As a job seeker, it is absolutely critical that you find ways to sell yourself effectively to potential employers in interview. You need to be able to present yourself, your qualifications and achievements in the best possible light.

The best way to make your CV and interview stand out from your rivals is by quantifying your achievements.

Firstly you must:

Clarify your involvement in the Achievement: What I mean by this is that you describe your contribution. It is important to use words like I created reorganised or initiated projects. A lot of people tend to use we or was involved in which don’t indicate your level of performance. The hiring manager needs to believe that you actually made a difference in achieving this positive outcome.

Describe a Start, Middle and End: Here it is important to use your problem solving techniques. You must define the problem, Measure the current outcome, analyse what can be achieved, implement change and put controls in place to insure this change is a lasting one. (DMAIC Model)

Quantify the Achievement: Use number and percentages where you can. For example the success of the project leads to a €10K savings for the company or we reduced costs or increased yields by 10% which had a €40K savings. The more specific you are the greater the value of your statement.

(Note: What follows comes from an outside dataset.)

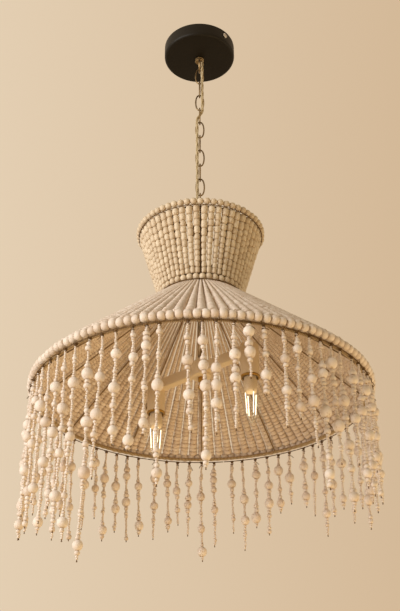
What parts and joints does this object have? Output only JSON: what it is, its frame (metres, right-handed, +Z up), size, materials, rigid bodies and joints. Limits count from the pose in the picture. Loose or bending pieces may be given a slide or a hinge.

Include details of challenging circumstances: If the achievement was tough due to business events or conditions, then make sure you say what they were. Give an example of a time that something when wrong, describe the challenges you faced and how you overcame them.

Quantifying your achievements can be an important mental exercise. It shows you exactly what you've been doing in recent years, and where there may be room for improvement. It provides you with a helpful barometer of your professional success. Once you've performed this exercise, you might find yourself doing it again and again until it truly becomes a habit.